By (Ret.) Col. Dr. Dennis Acop

One thing good about retirement is that I now have the focused opportunity to sit back and look at the larger scope with seasoned but also fresh eyes. There was a time in my life when I thought the world revolved around me. Needless to say, I then saw myself as somewhat big. Today however, feeling such is farthest from my sight. I just scan the horizon and quickly realize that smallness, than bigness, is more like it. Not just for me but us all. In fact, we feel so helpless at times. There’s the pandemic on top of all the dramas that characterize human existence. There’s the vastness of the world not to mention the universe. And there’s transcendence that continues to baffle us and is more pronounced in the face of extreme adversity when ego is finally reduced where it belongs.

The tree for the forest. I am sure there was a time in your life when you felt that the world revolved around you. It was the time when you were so focused on your studies or livelihood that the world around you became just a blur. When you raised a family and could only care for what mattered to you most. When you nurtured a career that consumed all your passions and every waking hour or late night candle. When you were so focused on your dreams and ambitions that you could taste them. When you thought you got it all made as things went your way just as you wanted it. Then you said life or God is good all the time. Though you were referring really more towards your good fortunes in life than the vast goodness that the Transcendent God is. What you thought was bigness.
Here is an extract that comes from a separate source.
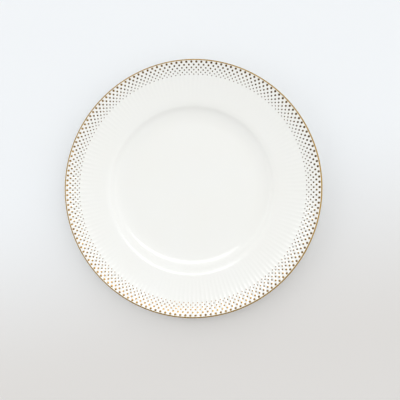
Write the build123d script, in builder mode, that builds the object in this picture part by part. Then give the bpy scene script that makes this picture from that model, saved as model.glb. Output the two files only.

Then a little over a century from the last one, the current global pandemic hit and suddenly the bigness is gone. Replaced by a smallness that has always been there and truer than its overestimated masquerade. If life’s dramas were not enough to cut man’s ego down to pieces, the global pandemic surely did. Suddenly, man is made to realize that no earthly wealth or power is big enough to equal the magnitude of the threat that befalls him. That he is not big enough. In fact, he is not big at all. Careers, positions, possessions, and all the things that point toward bigness as man’s defining moment of success no longer matter in the face of total annihilation. Man is small after all.

Nothing illustrates better man’s smallness than a telescopic view of the universe in all its vastness in terms of time and space. It even evokes a deep emotion that is both exhilarating and painful. Positive because it awe-inspires a cultivation of the right brain which enhances man’s capacity for the divine that lies within himself. But also remorseful because it exposes man’s sad error in thinking himself god based on a left brain concept that worships the material reality but trivializes the greater divine realm. Man has it all figured out in reverse. He believes his smallness to be big. And his bigness to be small.

But despite his propensity for self-affliction in the values that truly matter, man has a gift that allows him to rise above his smallness towards a bigness so unfathomable he cannot even begin to imagine. Unfortunately, this gift only becomes apparent to him at the pain of suffering and death. When he is forced to reach deep within himself for the inner power to transcend his physical, emotional, and spiritual pain and annihilation. When he is twisted around to let go of his ego. That stumbling block that prevents him from using more his right brain where the presence of the Transcendent lies. Where he is forced to humble himself and rely upon a Power greater than himself. Then crippled, broken, small man begins to rise above the ashes of impossibility towards something initially thought improbable only because man’s capacity for divinity remained untapped. Selfishness has a way of strapping us to our smallness. Threat or no threat. Though threats have a way of enlightening us. Only selflessness, unleashed through our transcendent selves, can lead us to our redeemed lives. Our bigness.